Orange Krush eyes new members

The trailer outside the Illini Union has gotten more crowded this summer. For the first time, students can get an Orange Krush membership along with their football tickets.

The decision of Illinois’ primary student-section to recruit early came in light of last season’s drop in membership.

This summer, the Krush are trying to capitalize on the excitement for Illinois generated by registration.

“When leaving the Union, (incoming freshman) are all pumped about Illinois, they just want to get involved … so we’re trying to catch that rush,” said Orange Krush President Matt Jones.

As President, Jones has two responsibilities: pump up the Illinois basketball team and raise money for the charity. In order to do both things effectively, he needs members.

“Basically the sole way to get the most money for charity is just to get more members,” Jones said.

Because of the need for members, the highest priority of the Krush this summer is recruitment.

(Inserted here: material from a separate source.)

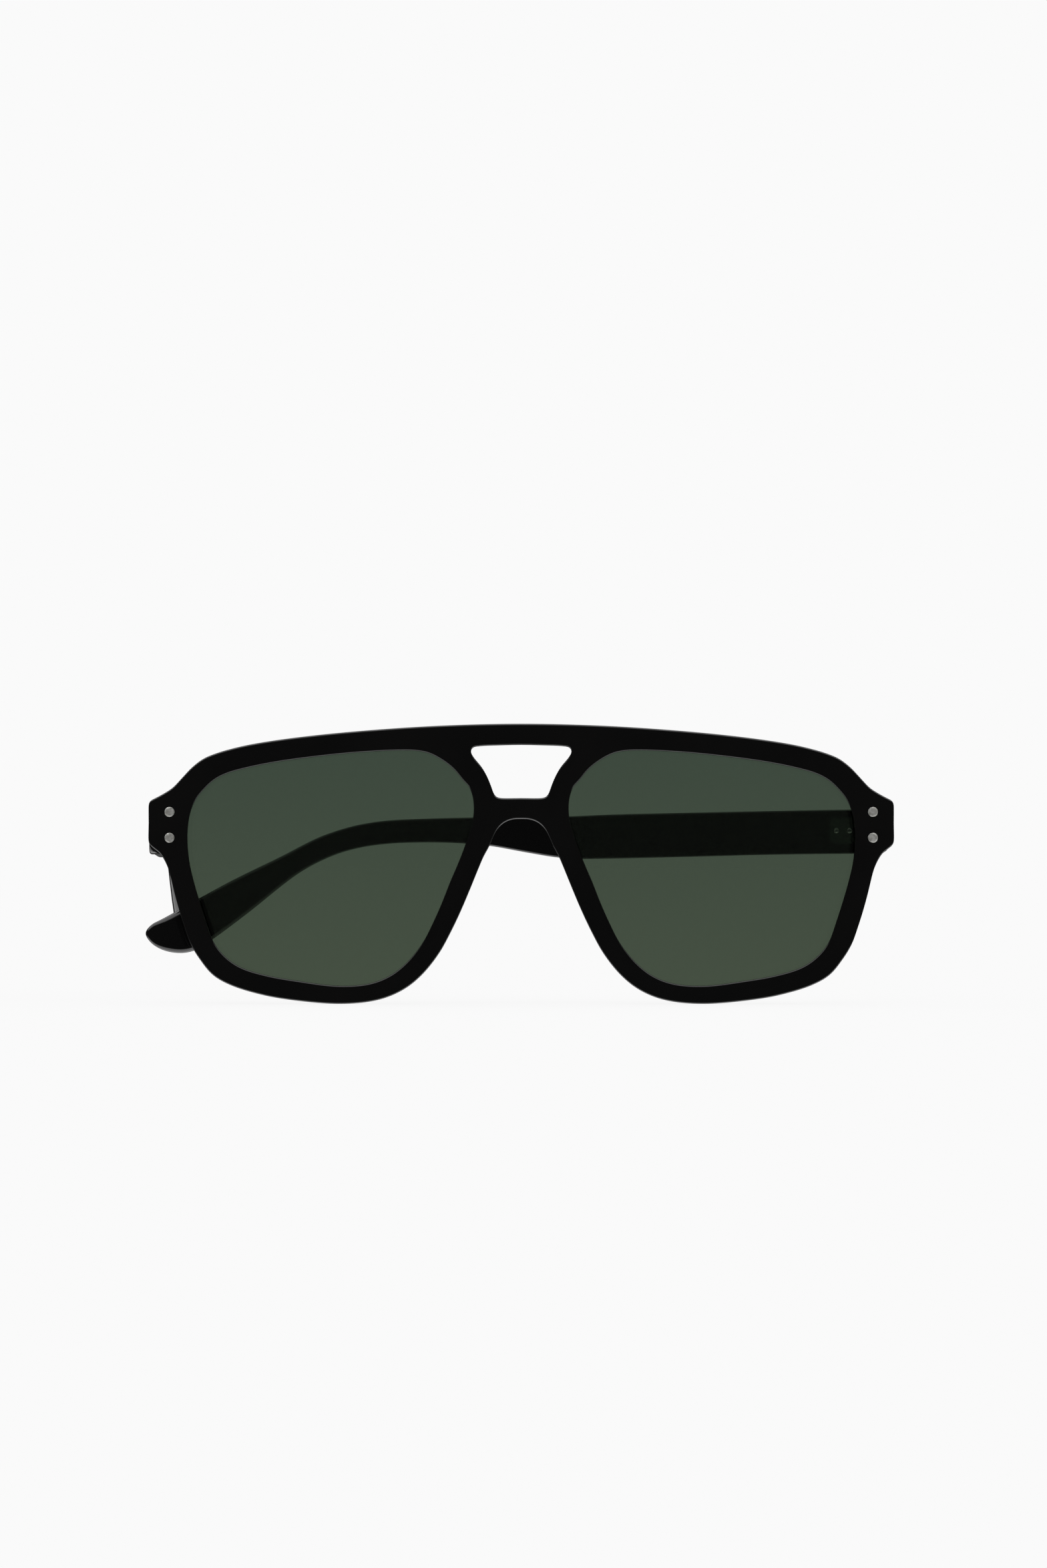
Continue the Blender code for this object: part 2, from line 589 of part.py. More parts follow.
def temple_recess(side, joint):
    bm = bmesh.new()
    floor = TEMPLE_INNER - TEMPLE_PLATE_PROUD + PLATE_THICKNESS + GAP
    temple_plate(bm, side, TEMPLE_INNER - CUT_PAST, floor, GAP)
    return new_object(f"cut_temple_recess_{SIDE_NAMES[side]}", bm, joint)


def temple_rivet_holes(side, joint):
    bm = bmesh.new()
    radius = TEMPLE_RIVET_RADIUS + GAP
    for along in TEMPLE_RIVET_ALONG.values():
        profile = [(radius, 0), (radius, side * (TEMPLE_RIVET_END + GAP))]
        add_turned(bm, profile, (0, along, TEMPLE_RIVET_Z), "X")
    return new_object(f"cut_temple_rivet_holes_{SIDE_NAMES[side]}", bm, joint)


def temple_rivet(side, level, joint, finish):
    bm = bmesh.new()
    start = TEMPLE_INNER - TEMPLE_PLATE_PROUD - TEMPLE_RIVET_PROUD
    radius, edge = TEMPLE_RIVET_RADIUS, TEMPLE_RIVET_CHAMFER
    profile = [(radius - edge, start), (radius, start + edge), (radius, TEMPLE_RIVET_END)]
    profile = [(r, side * x) for r, x in profile]
    add_turned(bm, profile, (0, TEMPLE_RIVET_ALONG[level], TEMPLE_RIVET_Z), "X")
    new_object(f"temple_rivet_{level}_{SIDE_NAMES[side]}", bm, joint, finish)


def temple_hinge(side, joint, finish):
    bm = bmesh.new()
    face = TEMPLE_INNER - TEMPLE_PLATE_PROUD
    temple_plate(bm, side, face, face + PLATE_THICKNESS, 0)
    near, far = sorted((side * WEB_START, side * (face + WEB_SUNK)))
    web = ((near, WEB_SET_IN - WEB_HALF_WIDTH), (far, WEB_HALF_WIDTH))
    leaf = hinge_leaf(f"temple_hinge_{SIDE_NAMES[side]}", bm, 1, web, joint, finish)
    combine(leaf, bpy.data.objects[f"cut_temple_rivet_holes_{SIDE_NAMES[side]}"], "DIFFERENCE")


def core_wire_tube(side, joint, name, spread, start, finish=None):
    """The wire inside the arm from Y = start, or its channel, which is larger all round by `spread`."""
    (_, first_z), *middle, (last_y, last_z) = CORE_WIRE_PATH
    path = [(start, first_z), *middle, (last_y + spread, last_z)]
    radius = CORE_WIRE_RADIUS + spread
    before = (2 * path[0][0] - path[1][0], path[0][1])
    after = (2 * path[-1][0] - path[-2][0], 2 * path[-1][1] - path[-2][1])
    line = thin_out(curve_through(path, before, after, 1.0))
    bm = bmesh.new()
    rings = []
    for i, here in enumerate(line):
        along = (line[min(i + 1, len(line) - 1)] - line[max(i - 1, 0)]).normalized()
        across = Vector((-along.y, along.x))
        ring = []
        for k in range(CORE_WIRE_SIDES):
            angle = 2 * math.pi * k / CORE_WIRE_SIDES
            flat = here + across * radius * math.sin(angle)
            x = CORE_WIRE_X - tip_bend(here.x) + radius * math.cos(angle)
            ring.append((side * x, flat.x, flat.y))
        rings.append(add_ring(bm, ring))
    add_wall(bm, rings)
    bm.faces.new(rings[0])
    bm.faces.new(rings[-1])
    return new_object(name, bm, joint, finish)


def empty(name, parent, place, turn=0.0):
    made = bpy.data.objects.new(name, None)
    bpy.context.scene.collection.objects.link(made)
    made.parent = parent
    made.location = Vector(place) * MM
    made.rotation_euler = (0, 0, turn)
    return made


def main():
    for old in list(bpy.data.objects):
        bpy.data.objects.remove(old)
    acetate = material("black_acetate", (0.012, 0.012, 0.012), 0.12)
    tint = material("green_lens", (0.058, 0.078, 0.055), 0.05, alpha=0.6)
    steel = material("steel", (0.62, 0.62, 0.63), 0.25, metallic=1.0)
    origin = empty("origin", None, (0, -MIDDLE_Y, 0))
    front_frame(origin, acetate)
    for side in (RIGHT, LEFT):
        name = SIDE_NAMES[side]
        lens(side, origin, tint)
        nose_pad(side, origin, acetate)
        hinge = empty(f"hinge_axis_{name}", origin, (side * HINGE_X, HINGE_Y, 0))
        joint = empty(f"temple_joint_{name}", hinge, (0, 0, 0), REST_ANGLE[side])
        front_hinge(side, hinge, steel)
        hinge_screw(side, hinge, steel)
        for level in FRONT_RIVET_Z:
            front_rivet(side, level, origin, steel)
        temple(side, joint, acetate)
        temple_hinge(side, joint, steel)
        core_wire_tube(side, joint, f"core_wire_{name}", 0.0, CORE_WIRE_PATH[0][0], steel)
        for level in TEMPLE_RIVET_ALONG:
            temple_rivet(side, level, joint, steel)


main()
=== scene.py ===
"""Looks for the aviator sunglasses: polished black acetate, tinted lenses and steel fittings.

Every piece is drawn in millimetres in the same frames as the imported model. The front is drawn in X and Z,
with Y = 0 at the middle of its front face. Each temple has its own frame, whose origin is on its hinge axis:
Y runs along the arm, and X points away from the head on the left temple and is mirrored on the right one.
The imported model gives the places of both.
"""

import json
import math

import bmesh
import bpy
from mathutils import Matrix, Vector
from mathutils.geometry import delaunay_2d_cdt


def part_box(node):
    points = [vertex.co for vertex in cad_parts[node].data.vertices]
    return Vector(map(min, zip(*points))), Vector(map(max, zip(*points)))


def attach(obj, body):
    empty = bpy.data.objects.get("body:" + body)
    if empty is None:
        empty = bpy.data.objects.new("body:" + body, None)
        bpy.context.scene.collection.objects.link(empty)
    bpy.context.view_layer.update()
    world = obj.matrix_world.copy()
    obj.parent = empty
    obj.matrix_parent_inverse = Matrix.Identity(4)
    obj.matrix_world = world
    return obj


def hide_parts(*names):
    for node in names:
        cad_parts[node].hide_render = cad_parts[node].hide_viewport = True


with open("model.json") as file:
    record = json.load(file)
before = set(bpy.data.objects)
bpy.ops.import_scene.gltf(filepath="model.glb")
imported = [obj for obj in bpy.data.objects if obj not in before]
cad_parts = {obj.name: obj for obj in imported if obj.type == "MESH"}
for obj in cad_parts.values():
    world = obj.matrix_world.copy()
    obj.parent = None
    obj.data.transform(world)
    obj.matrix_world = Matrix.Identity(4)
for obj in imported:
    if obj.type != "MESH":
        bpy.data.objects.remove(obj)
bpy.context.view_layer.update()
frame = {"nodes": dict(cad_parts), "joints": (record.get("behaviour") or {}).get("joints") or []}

MM = 0.001
GAP = 0.3  # clearance between separate pieces in the model
FIT = 0.02  # clearance that shows between fitted pieces
BARREL_PLAY = 0.06  # gap that shows between hinge barrels
GRID_STEP = 2.0  # spacing of the points inside the front's faces
CURVE_STEP = 0.06  # spacing of the points first taken along a curve
CHORD_ERROR = 0.006  # how far a facet may stray from its curve
LONGEST_FACET = 3.0
SHARP_ANGLE = 32.0  # degrees between two faces from which their edge stays sharp
CUT_PAST = 1.0  # how far a recess or hole cut reaches beyond the surface
LEFT, RIGHT = 1, -1
SIDE_NAMES = {LEFT: "left", RIGHT: "right"}

# Front
FRONT_THICKNESS = 4.0
FRONT_BEND_RADIUS = 480.0
EDGE_ROUND = 0.35  # radius of the front's polished edges
FLAT_STRIP = 0.1  # flat band between a rounded edge and the face, which keeps the face's shading flat
OPENING_ROUND = 0.3
ROUND_STEPS = 4
END_PIECE_BACK = 10.6  # Y of the flat hinge seat
END_PIECE_START = 61.0  # X where the back begins to thicken towards the seat
END_PIECE_FLAT = 66.0  # X from which the seat is flat
END_PIECE_LOW, END_PIECE_FULL = 20.0, 28.0  # Z over which the thickening fades in
MITRE_START = 69.8  # X where the mitred joint between end piece and temple begins
MITRE_SLOPE = 3.0 / 3.6
MITRE_HEIGHTS = (20.0, 50.0)  # Z from and to which the mitre cuts reach, past the ends of the joint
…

Historically solid football ticket sales during the summer helped the Krush decide to set up shop on the quad.

This year tickets for the Block I, the main student section for football, sold out on the fifth day of freshman orientation.

According to Brett Zimmerman, who operates the Krush booth nearly every day of registration, the organization has had a positive turnout as well.

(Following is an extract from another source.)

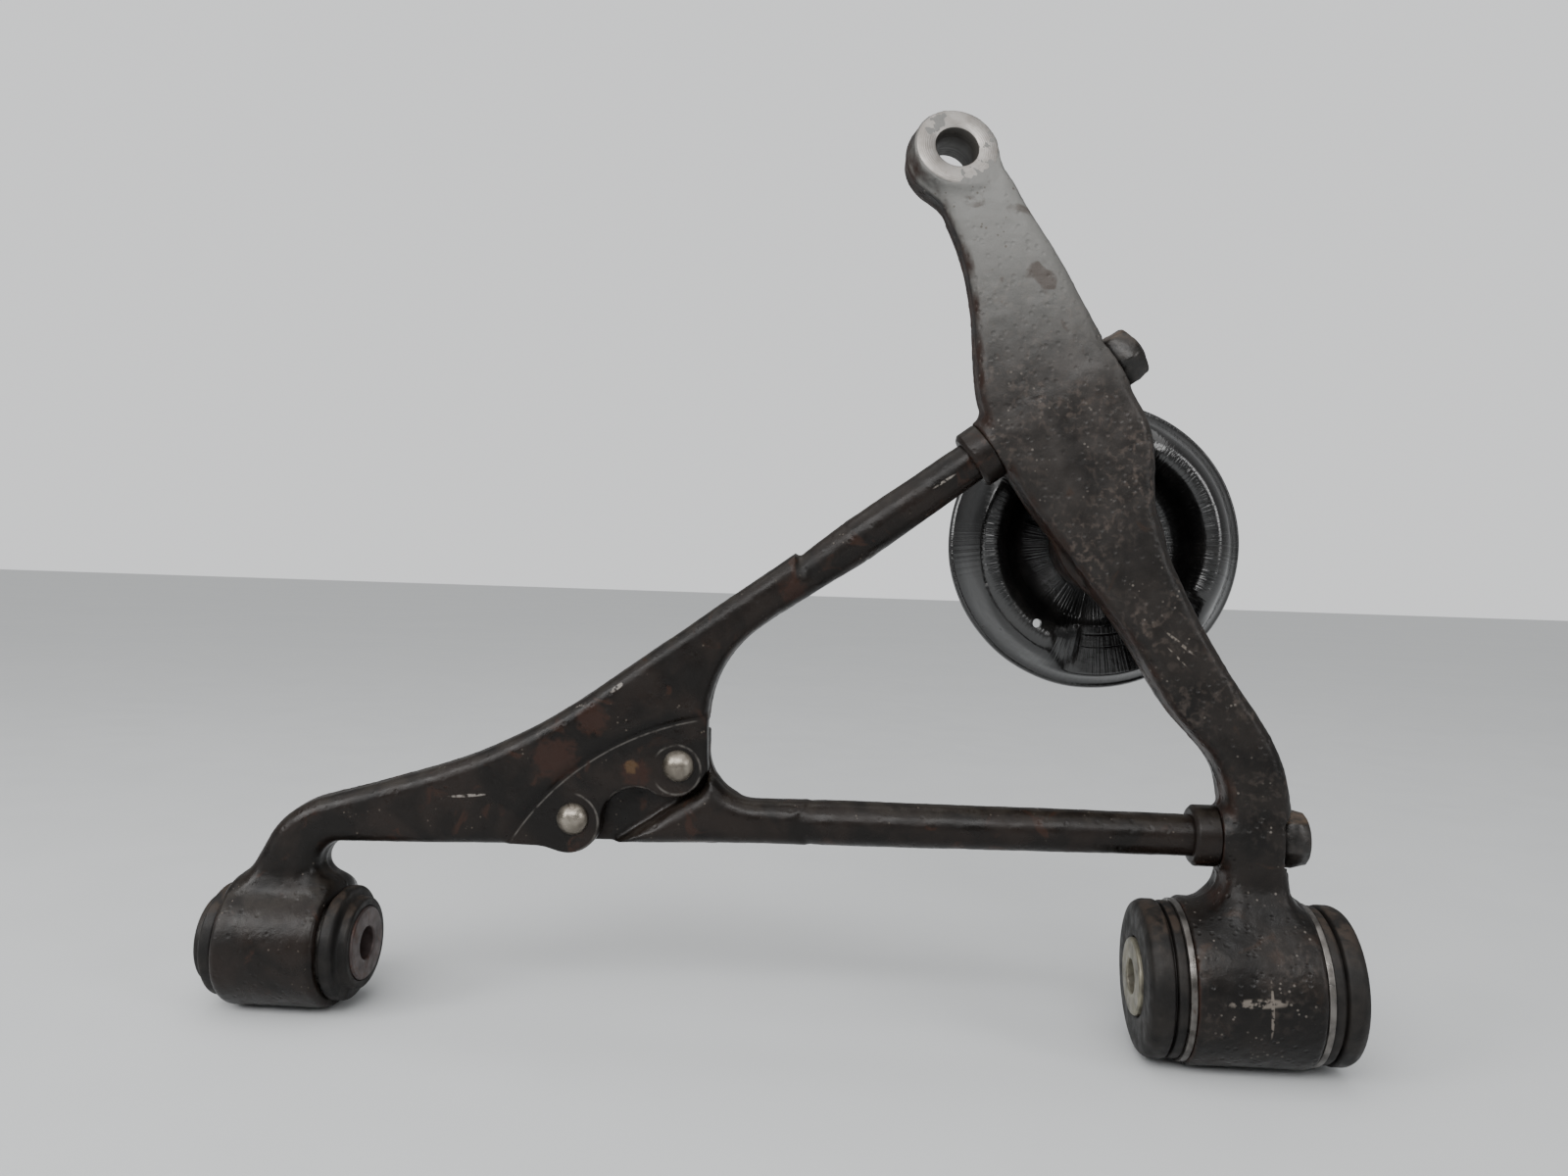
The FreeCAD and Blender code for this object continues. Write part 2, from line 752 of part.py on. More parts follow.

“So far for Orange Krush, we have over 180 new members that we may or may not have had,” Zimmerman said.

According to Zimmerman, the Krush benefits from the early registration even when students don’t immediately join.

“If they don’t sign up now, they still get the information and are able to raise money earlier, which is a benefit because as a freshman it’s hard to raise money in the first four weeks you’re down on campus,” he said.

According to Kelly Cunningham, a recent graduate of the University who occasionally works at the Krush booth, most of the attention comes from incoming freshman, even with summer school in session.

“Most of the returning students are not aware that we’re doing it this summer,” Cunningham said.

In recruiting members, there is only so much the Krush can do, as a lot of it depends on the basketball team’s performance, according to Jones.

“I think (the two are correlated) .9999 percent,” Jones said.

Last season’s drop-off in Krush membership followed the 2007-08 season, where the basketball team posted a disappointing 16-19 record.

On the other hand, membership was at its highest ever during and immediately following the 2004-05 season, where Illinois went 37-2.

With the basketball team coming off a 24-10 season, Zimmerman said interest is starting to rise again.

“There’s definitely a spark of excitement because we’re coming off a good season, the recruits are coming in here, everything here’s sounding good.(The team is) maybe in for something special this year,” Zimmerman said.

While recruitment is the most important thing, the Krush has other things to take care of during the summer as well.

The applications for grants were posted in mid-June.

According to Jones, once all the grant applications are in, the Krush board debates on which organizations get the money and how much they get to spend.

“It’s really a tricky part of it, because some of the debates get really heated,” Jones said.

Last year, the Krush held that meeting in late September, he added.

After last season the Krush donated to 49 different organizations, as well as the Lou Henson Coaching Endowment Fund.

While the grant-selection process doesn’t start until fall, the Krush are currently brainstorming alternative ways to raise money and cut costs.

According to Jones, Gameday Spirit, 519 E. Green St., soon will begin selling “Honorary Krush shirts.”

The shirts are produced at no cost to the Krush, who will be awarded $3 for every shirt sold.

“It’s just one more thing that we’re doing to bring in more money for charities, because last year we honestly got hit kind of hard because we only had like 650 members. So we’re trying to keep numbers high. We’re trying to cut out the fat,” Jones said.

A way the Krush is trying to “cut out the fat” is by converting its identification system to an electronic system.

An electronic system will be easier than keeping track of each member’s pledges manually and will allow for more frequent updates, according to Jones.

Of course, the Krush has been spending the summer looking for ways to help the basketball team as well.

And new chants are just a small part of what the Krush has in store for opposing, according to Jones.

“Coach Weber has a great team for us and it’s just up to us to provide that spark at Assembly Hall,” he said.